Verdi se désolait de l’utilisation de plus en plus généralisée du la 440 Hz (ou 442 voire 445) Il milita en vain pour l’adoption de la norme du la 432. Il s’agit, selon lui, de la sauvegarde de la musique vocale et de ses interprètes. (Le lecteur pourra visionner  la conférence du baryton Piero Cappucicilli qui fait la démonstration en deux temps de cette différence entre le la 432 et le 440). Jérémie Rhorer pour cette production de la Traviata a choisi le diapason verdien à 432 Hz. L’effet est singulier et porte surtout sur les voix. C’est à peine perceptible en même temps qu’épatant. Notre impression étrange ressemble à découvrir l’œuvre pour la première fois. Retenons aussi que Jérémy Rhorer est un magnifique chef d’orchestre. La musique de Verdi et magnifiée; le chef et compositeur restitue avec son orchestre le drame et la joie, l’érotique et le macabre.

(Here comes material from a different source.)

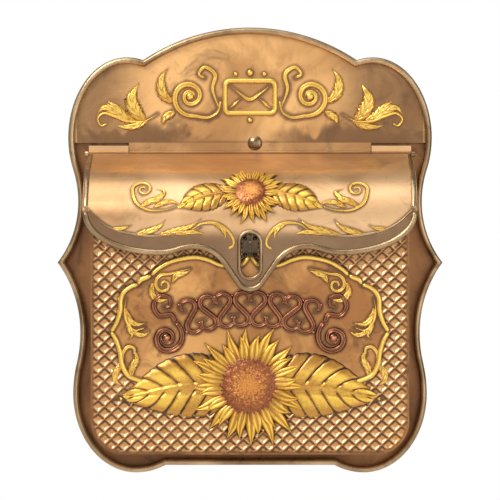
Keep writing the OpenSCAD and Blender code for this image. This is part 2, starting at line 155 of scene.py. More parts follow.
def spiral(centre, r_out, r_in, start, turns, steps=40):
    """Spiral from r_out in to r_in; turns is negative for clockwise."""
    out = []
    for i in range(steps + 1):
        t = i / steps
        a = math.radians(start) + 2 * math.pi * turns * t
        r = r_out * (r_in / r_out) ** t
        out.append((centre[0] + r * math.cos(a), centre[1] + r * math.sin(a)))
    return out


def flip(path):
    return [(-x, z) for x, z in path]


def evenly(path, count):
    """count + 1 places along a path, each with the direction across it, to its left."""
    lengths = [0]
    for a, b in zip(path, path[1:]):
        lengths.append(lengths[-1] + math.dist(a, b))
    out, k = [], 0
    for i in range(count + 1):
        want = lengths[-1] * i / count
        while k < len(path) - 2 and lengths[k + 1] < want:
            k += 1
        span = max(1e-9, lengths[k + 1] - lengths[k])
        t = (want - lengths[k]) / span
        out.append((lerp(path[k][0], path[k + 1][0], t), lerp(path[k][1], path[k + 1][1], t)))
    normals = []
    for i in range(count + 1):
        a, b = out[max(0, i - 1)], out[min(count, i + 1)]
        d = math.dist(a, b) or 1
        normals.append((-(b[1] - a[1]) / d, (b[0] - a[0]) / d))
    return out, normals, lengths[-1]


# ---------------------------------------------------------------- making pieces
BURIED = 0.5                                     # how far the foot of raised work is sunk in its face
JOIN = 2e-6                                      # metres within which vertices are one
SLIVER = 1e-6
STROKE_FRONT, STROKE_BACK = 0.8, 0.2             # shares of a section's way round
LEAF_FRONT, LEAF_BACK = 0.82, 0.18
VEIN_W = 0.085                                   # share of the space between two veins
STROKE_STEP = 1.1
CREST_POWER = 1.4


class Relief:
    """One piece of raised work on a face of the box, gathered from closed lofted shapes.

    The attribute "raise" goes from 0 at the foot of a shape to 1 on its crest; on the quilted ground it
    carries a painted highlight and painted shade instead. The trail holds places that the work covers,
    each with a radius, for the painted shade and antiquing round it."""

    def __init__(self, place):
        self.place = place
        self.bm = bmesh.new()
        self.bm.verts.layers.float.new("raise")
        self.trail = []

    def grid(self, along, across, shape):
        """A grid laid out by shape(u, a), which gives (x, z, h, raise), and the (x, z) of its vertices."""
        part = bmesh.new()
        bmesh.ops.create_grid(part, x_segments=along, y_segments=across, size=0.5)
        lift = part.verts.layers.float.new("raise")
        flat = {}
        for v in part.verts:
            x, z, h, v[lift] = shape(v.co.x + 0.5, v.co.y + 0.5)
            flat[v] = (x, z)
            v.co = self.place(x, z, h)
        return part, flat

    def gather(self, part):
        mesh = bpy.data.meshes.new("part")
        part.to_mesh(mesh)
        part.free()
        self.bm.from_mesh(mesh)
        bpy.data.meshes.remove(mesh)

    def loft(self, along, across, shape):
        """Adds a closed shape: u of shape(u, a) runs along it and a right round its section."""
        part, _ = self.grid(along, across, shape)
        bmesh.ops.remove_doubles(part, verts=part.verts, dist=JOIN)
        bmesh.ops.dissolve_degenerate(part, edges=part.edges, dist=SLIVER)
        bmesh.ops.holes_fill(part, edges=[e for e in part.edges if e.is_boundary], sides=0)
        bmesh.ops.recalc_face_normals(part, faces=part.faces)
        if part.calc_volume(signed=True) < 0:
            bmesh.ops.reverse_faces(part, faces=part.faces)
        self.gather(part)

    def stroke(self, path, width, height, tip=0.0, tail=0.0, groove=0.0, across=14, foot=0.0):
        """A raised line: width and height in the middle, narrowed to the shares tip and tail at its
        start and end, with an optional groove down its crest."""
        drawn = sum(math.dist(a, b) for a, b in zip(path, path[1:]))
        spots, normals, length = evenly(path, max(8, int(drawn / STROKE_STEP)))
        last = len(spots) - 1
        self.trail += [(x, z, width / 2) for x, z in spots]

        def shape(u, a):
            i = round(u * last)
            (x, z), (nx, nz) = spots[i], normals[i]
            end = min(u, 1 - u) * length
            cap = math.sqrt(max(0, 1 - (1 - min(1, end / (width * 0.5))) ** 2))
            thin = lerp(tip, 1, step(u, 0, 0.5)) * lerp(tail, 1, step(1 - u, 0, 0.5))
            half = width / 2 * thin * cap
            if a < STROKE_FRONT:
                c = -math.cos(math.pi * a / STROKE_FRONT)
                crest = math.sqrt(max(0, 1 - c * c))
                crest *= 1 - groove * math.exp(-(c / 0.28) ** 2)
                h = foot - BURIED + (height * (0.35 + 0.65 * thin) * cap + BURIED) * crest
            else:
                c = 1 - 2 * (a - STROKE_FRONT) / STROKE_BACK
                h, crest = foot - BURIED, 0
            return x + nx * half * c, z + nz * half * c, h, crest ** CREST_POWER

        self.loft(last, across, shape)

    def dome(self, x, z, r, height, rings=8, around=24, bumps=0.0, foot=0.0):
        """A low round boss, grained with seeds if bumps is given."""
        self.trail.append((x, z, r))

        def shape(u, t):
            turn = 2 * math.pi * u
            h = height * math.sqrt(max(0, 1 - t ** 2.6))
            across, up = r * t * math.cos(turn), r * t * math.sin(turn)
            seeds = (math.cos(3.3 * across + 1.9 * math.sin(2.3 * up)) *
                     math.cos(3.3 * up + 1.9 * math.sin(2.7 * across)))
            fade = step(t, 0.15, 0.5) * (1 - step(t, 0.93, 1))
            h += bumps * fade * seeds
            lift = 1 - 0.75 * t ** 1.6 + 0.22 * seeds * fade if bumps else 1 - t * t
            return x + across, z + up, foot + h - BURIED * step(t, 0.97, 1), min(1, max(0, lift))

        self.loft(around, rings, shape)

    def leaf(self, path, width, height, veins=6, teeth=0.06, slant=0.55, foot=0.0, along=60, across=28,
             root=0.72):
        """A leaf along a path from its root to its tip, with a midrib and side veins, or a petal with
        a furrow if it has no veins. A smaller root puts its widest place nearer its root."""
        spots, normals, length = evenly(path, along)
        last = len(spots) - 1

        def fullness(u):
            return math.sin(math.pi * min(1, u ** root)) ** lerp(0.65, 1.35, u) if 0 < u < 1 else 0

        self.trail += [(x, z, width * 0.46 * fullness(i / last)) for i, (x, z) in enumerate(spots)]

        def shape(u, a):
            i = round(u * last)
            (x, z), (nx, nz) = spots[i], normals[i]
            full = fullness(u)
            front = a < LEAF_FRONT
            c = 2 * a / LEAF_FRONT - 1 if front else 1 - 2 * (a - LEAF_FRONT) / LEAF_BACK
            saw = (u * veins * 2 - slant * abs(c)) % 1
            half = width / 2 * full * (1 + teeth * (saw - 0.5) * step(abs(c), 0.7, 1))
            if front:
                body = max(0, 1 - abs(c) ** 3) ** 0.7
                rib = math.exp(-(c / (0.07 if veins else 0.12)) ** 2)
                phase = (u * veins - slant * abs(c) * veins * 0.35) % 1
                vein = math.exp(-((phase - 0.5) / VEIN_W) ** 2) * step(abs(c), 0.04, 0.14) if veins else 0
                cup = 1 - 0.28 * math.exp(-((abs(c) - 0.13) / 0.1) ** 2)
                h = height * (0.45 + 0.55 * math.sin(math.pi * u) ** 0.6) * body * cup
                h += height * (0.16 if veins else -0.30) * rib * step(1 - u, 0, 0.1)
                h -= height * 0.34 * vein * body
                lift = body * (1 - 0.95 * vein) * (0.4 + 0.6 * cup) * (1 - 0.45 * (1 - u) ** 3)
                lift *= 1 - (0.15 if veins else 0.5) * rib
                h = foot + h * step(full, 0, 0.35) - BURIED * (1 - body)
            else:
                h, lift = foot - BURIED, 0
            return x + nx * half * c, z + nz * half * c, h, lift

        self.loft(last, across, shape)

    def skin(self, along, across, shape, keep=None):
        """Adds an open sheet over a face; keep(x, z) says which of its faces stay."""
        part, flat = self.grid(along, across, shape)
        if keep:
            gone = [f for f in part.faces
                    if not keep(sum(flat[v][0] for v in f.verts) / 4, sum(flat[v][1] for v in f.verts) / 4)]
            bmesh.ops.delete(part, geom=gone, context="FACES")
        bmesh.ops.recalc_face_normals(part, faces=part.faces)
        if sum(f.normal.y for f in part.faces) > 0:
            bmesh.ops.reverse_faces(part, faces=part.faces)
        self.gather(part)

    def finish(self, name, body, slot, material, replaces=()):
        mesh = bpy.data.meshes.new(name)
        self.bm.to_mesh(mesh)
        self.bm.free()
        mesh.shade_smooth()
        piece = bpy.data.objects.new(name, mesh)
        bpy.context.scene.collection.objects.link(piece)
        piece.data.materials.append(material)
        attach(piece, body)
        if replaces:
            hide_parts(*replaces)
        return piece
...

Alors que l’orchestre démarre l’ouverture, entre à jardin celle qu’on devine être Violetta.  Elle s’approche d’une  dépouille drapée sur un chariot de morgue. Cette dépouille est son double mort. Le plateau est un miroir en marbre occupé par des alignements de lits d’hôpital. Au fond une procession d’endeuillés s’est immobilisée. Violetta la vivante allume une  cigarette, traverse la rangée de lits pour passer en revue les endeuillés. Une estrade sortira ensuite du plateau pour figurer la salle du bal de la première scène, mais aussi la pierre tombale présage de l’issue. La Violetta morte sera présente à  chaque tableau dans sa blouse d’hôpital. Le motif du double est aisé comme osé et sacrément efficace. L’effet est poignant. La présente de la morte emphatise la pulsion de vie enfermée dans le jeu, la grande beauté et la voix de la lumineuse Vannina Santoni (récemment applaudie dans Màrouf puis dans  La Nonne sanglante). Ainsi, la maison de campagne de la deuxième scène se résume à un grand lit défait et des voilages tombant des cintres. Le trait de l’éros est là encore présent. L’intrication de l’Eros et du Thanatos est -c’est le génie de la metteuse en scène – renforcée par l’effet miroir, par la projection des ombres sur le fond du plateau et par l’esthétisme général du noir et blanc. L’ensemble réussi est magnifique et édifiant. Les voix sont splendides. Saimir Pirgu est un très doué Alfredo. Laurent Naouri un puissant Giorgo Germont.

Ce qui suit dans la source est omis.